When a given cluster is no longer needed, the CloudMan web interface is used to terminate all of the services and worker instances. If persistent data storage was associated with the cluster, the data is preserved while the cluster is offline, and made available in the same state once the cluster is instantiated again. It takes only a few minutes to scale up or down a cluster and consume the required amount of resources.
Tool availability
By default, the Galaxy CloudMan is built on top of a Bio-Linux machine image available from CloudBioLinux [12] and thus makes all of the tools packaged by NERC Bio-Linux [13] immediately available. NERC Bio-Linux represents a set of packaged and fully featured bioinformatics tools that enable users to focus on tool usage rather than tool installation and configuration. By building on top of such varied set of bioinformatics tools, one can combine the cluster controlling functionality of CloudMan with the variety of tools. In addition to the tools available through Bio-Linux, a set of NGS tools available through Galaxy are also available for use, including: Bowtie [14], BWA [15], and SAMtools [16]. If a user desires additional tools, we have provided a mechanism for streamlining the tool installation process (see Methods section).
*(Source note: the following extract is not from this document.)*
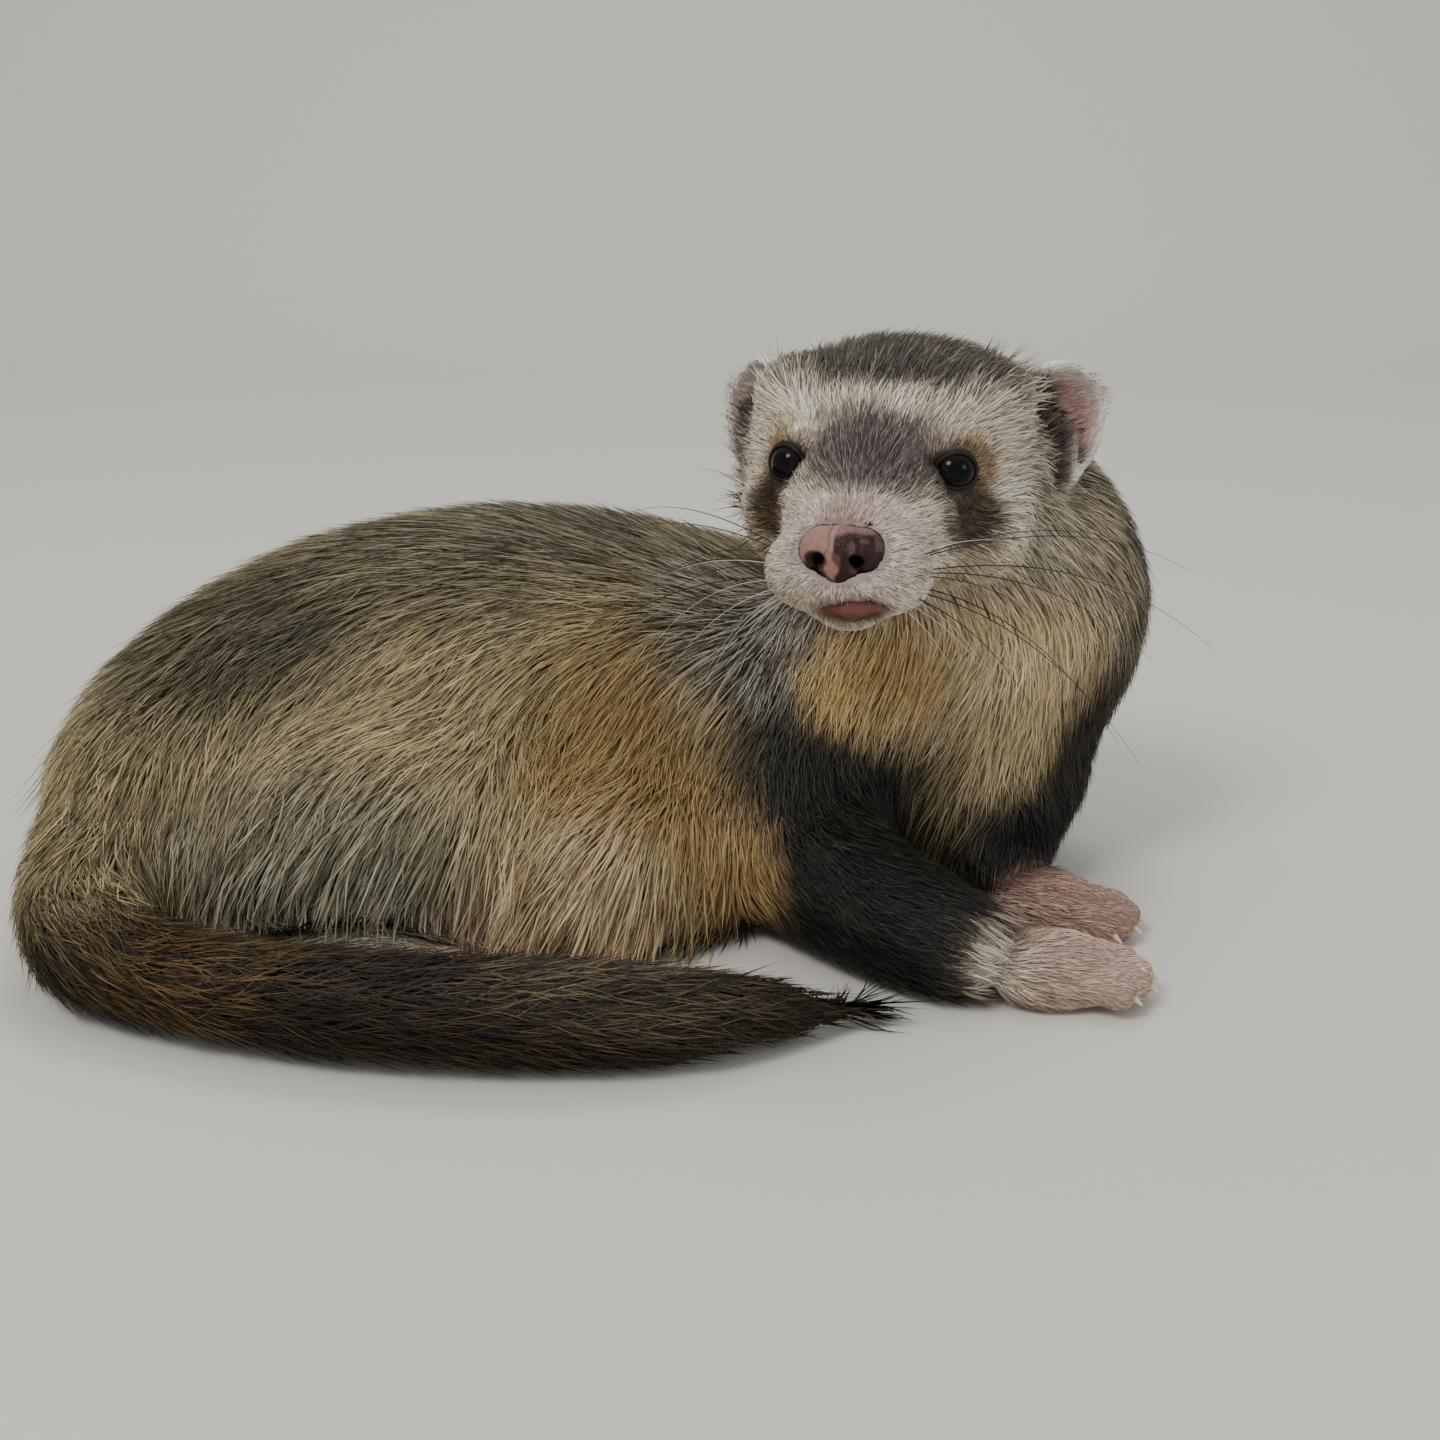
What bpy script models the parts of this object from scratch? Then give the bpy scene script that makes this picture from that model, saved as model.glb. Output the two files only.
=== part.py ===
"""A still, life-size ferret lying on the floor: its body curled to its right, its head up and
its tail laid round in front. Metres, +Z up, the floor at z = 0.

Every form below is given in millimetres in the animal's resting frame: x runs along the body
from rump to chest, y from the near flank to the far one, z up. The soft forms are fused into
one body, smoothed, and parted with thin cuts into head, neck, trunk, legs, ears and tail.
"""

import math

import bmesh
import bpy
from mathutils import Euler, Matrix, Vector
from mathutils.bvhtree import BVHTree

MM = 0.001
GAP = 0.3  # between touching pieces, in mm
FLOOR = 0.0

# Driving sizes, in mm
EYE_SPACING = 25.6
EYE_RADIUS = 3.9
EYE_OUTWARD = 27.0  # degrees
EYE_UPWARD = -6.0
EYE_SINK = 2.7
LID_FORWARD = 2.7
LID_RADII = (3.9, 3.4)
LID_THICKNESS = 0.8
EAR_HEIGHT = 11.0
EAR_WIDTH = 9.2
EAR_DEPTH = 6.4
EAR_WALL = 1.6
NOSE_RADII = (6.4, 4.2, 4.9)
MOUTH_RADII = (0.55, 0.3)  # of the groove, at its middle and its corners
LIP_RADII = (2.5, 1.3)  # at its middle and its ends
LIP_SINK = 1.4
TOE_LENGTH = 8.0
TOE_RADIUS = 2.9
CLAW_LENGTH = 3.0
CLAW_RADIUS = 0.8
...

A script used to automatically install all the tools available to a default instance of CloudMan cluster is available at https://bitbucket.org/afgane/mi-deployment/; using this script and customizing it to include the desired tools provides a simple method for modifying the capabilities of a cluster instance. The script supports the ability to install additional tools at cluster runtime only or to persist the changes for future cluster invocations.